Give back the lines exactly, from the first one to the line with "# little like", both ends included.

* * * * *

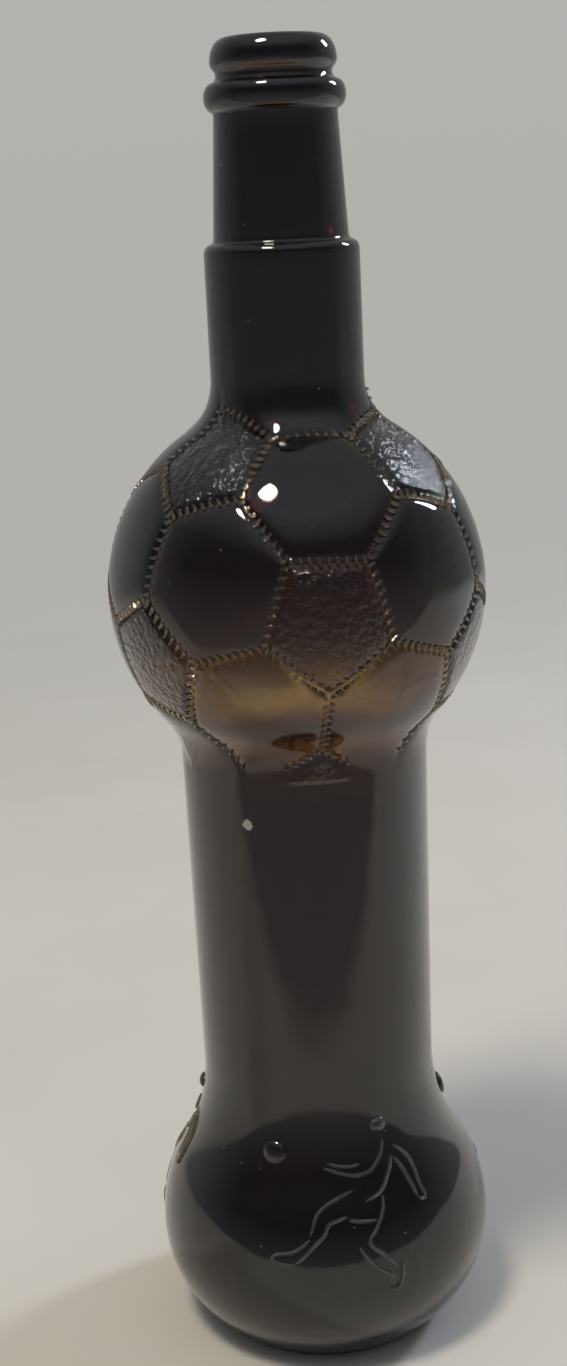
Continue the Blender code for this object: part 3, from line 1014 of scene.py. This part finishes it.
# %% [markdown]
# ## Stitches
# Each seam of the ball carries a row of small moulded bars that stand for its thread. There are
# several hundred, all alike, so Geometry Nodes place them: a curve follows each seam, it is divided
# at the thread spacing, and one small bar is set on every point, square to the surface and leaning a
# little like a turn of rope. The bar is thinner in its middle, where the two panels meet.

# %% Geometry Nodes helpers
def new_tree(name, sizes):
    """A geometry tree with a Geometry input, one named number input for each size, and a Geometry output."""
    tree = bpy.data.node_groups.new(name, "GeometryNodeTree")
    tree.interface.new_socket("Geometry", in_out="INPUT", socket_type="NodeSocketGeometry")
    for label, value in sizes.items():
        kind = "NodeSocketInt" if isinstance(value, int) else "NodeSocketFloat"
        tree.interface.new_socket(label, in_out="INPUT", socket_type=kind)
    tree.interface.new_socket("Material", in_out="INPUT", socket_type="NodeSocketMaterial")
    tree.interface.new_socket("Geometry", in_out="OUTPUT", socket_type="NodeSocketGeometry")
    return tree, tree.nodes.new("NodeGroupInput"), tree.nodes.new("NodeGroupOutput")

def run_tree(name, source, tree, sizes):
    """Run a tree on a source mesh, keep its result as a plain mesh and drop the modifier."""
    carrier = bpy.data.objects.new(name + "_source", source)
    bpy.context.scene.collection.objects.link(carrier)
    modifier = carrier.modifiers.new("Nodes", "NODES")
    modifier.node_group = tree
    sockets = {item.name: item.identifier for item in tree.interface.items_tree if item.in_out == "INPUT"}
    for label, value in sizes.items():
        modifier[sockets[label]] = value
    modifier[sockets["Material"]] = GLASS
    graph = bpy.context.evaluated_depsgraph_get()
    mesh = bpy.data.meshes.new_from_object(carrier.evaluated_get(graph), depsgraph=graph)
    bpy.data.objects.remove(carrier, do_unlink=True)
    mesh.attributes.remove(mesh.attributes["outward"])
    mesh.name = name
    piece = bpy.data.objects.new(name, mesh)
    bpy.context.scene.collection.objects.link(piece)
    print(name, len(mesh.polygons), "faces")
    return piece

def lines_mesh(name, lines):
    """A mesh of separate lines, each a list of (point, outward) in metres, that keeps the directions."""
    points, edges, outward = [], [], []
    for line in lines:
        first = len(points)
        points += [point for point, _ in line]
        outward += [normal for _, normal in line]
        edges += [(first + i, first + i + 1) for i in range(len(line) - 1)]
    mesh = bpy.data.meshes.new(name)
    mesh.from_pydata(points, edges, [])
    layer = mesh.attributes.new("outward", "FLOAT_VECTOR", "POINT")
    layer.data.foreach_set("vector", [value for normal in outward for value in normal])
    return mesh

# %% Seam lines
SEAM_INSET = 0.055
SEAM_POINTS = 16
STITCH_SUNK = 0.24
RUN_OUT_SUNK = 0.45
CUT_ROOM = 2.5

def seam_lines():
    """A line along each seam, a little below the panels' surface, clear of the corners and the cuts."""
    seen, lines = set(), []
    for _, ring in PANELS:
        for corner, following in zip(ring, ring[1:] + ring[:1]):
            key = tuple(round(value, 3) for value in (corner + following))
            if key in seen:
                continue
            seen.add(key)
            line = []
            for step in range(SEAM_POINTS + 1):
                share = SEAM_INSET + (1.0 - 2.0 * SEAM_INSET) * step / SEAM_POINTS
                direction = corner.lerp(following, share).normalized()
                distance = reach(direction)
                height = direction.z * distance
                if distance < 2.0 * BALL_RADIUS and FOOT_CUT + CUT_ROOM < height < TOP_CUT - CUT_ROOM:
                    sunk = STITCH_SUNK * fade_at(height) + RUN_OUT_SUNK * (1.0 - fade_at(height))
                    point = direction * (distance - sunk) + Vector((0.0, 0.0, BALL_Z))
                    line.append((point * MM, direction))
            if len(line) > 2:
                lines.append(line)
    return lines

# %% Stitch tree
# The bars' crests are painted pale by the wear amount: partly scuffing, partly a painted highlight
STITCHES = {
    "Spacing": 2.0 * MM, "Bar Length": 2.9 * MM, "Bar Radius": 0.5 * MM,
    "Lean": math.radians(16.0), "Wear And Sheen": 0.14, "Seed": 7,
}
BAR_POINTS = 7
BAR_SIDES = 6
BAR_BLUNTNESS = 0.42
NIP_NARROWNESS = -28.0
NIP_DEPTH = -0.3
LEAN_SPREAD = (0.6, 1.4)
SIZE_SPREAD = (0.88, 1.04)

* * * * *

=== COMPLETED TASK ===
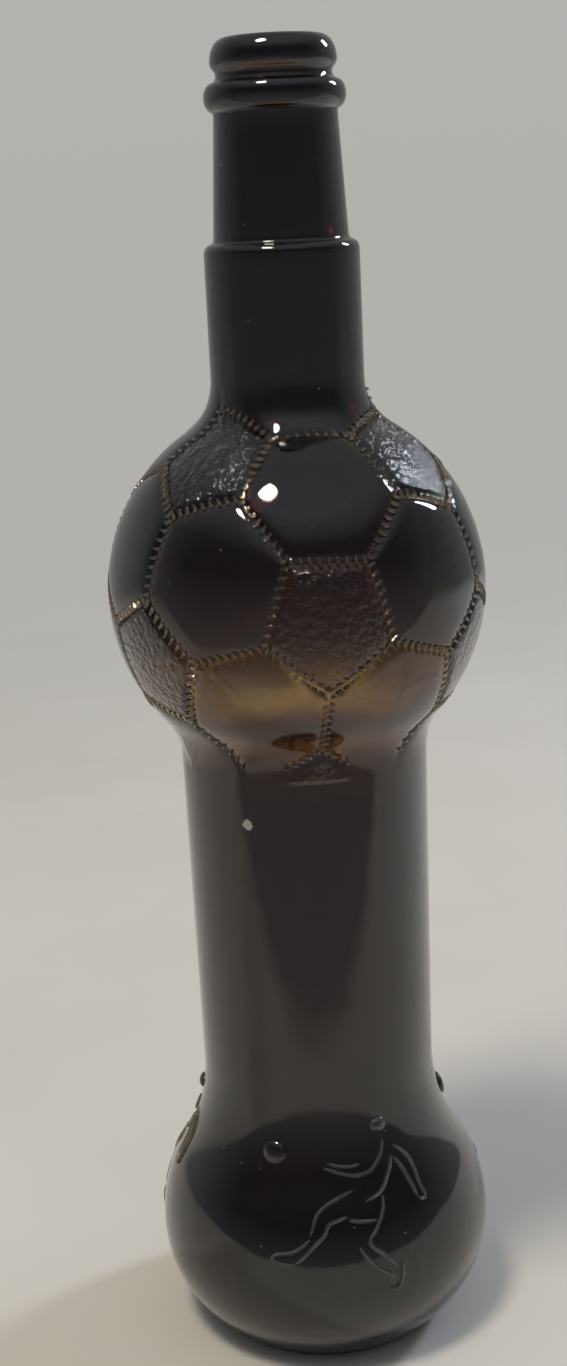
Continue the Blender code for this object: part 3, from line 1014 of scene.py. This part finishes it.
# %% [markdown]
# ## Stitches
# Each seam of the ball carries a row of small moulded bars that stand for its thread. There are
# several hundred, all alike, so Geometry Nodes place them: a curve follows each seam, it is divided
# at the thread spacing, and one small bar is set on every point, square to the surface and leaning a
# little like a turn of rope. The bar is thinner in its middle, where the two panels meet.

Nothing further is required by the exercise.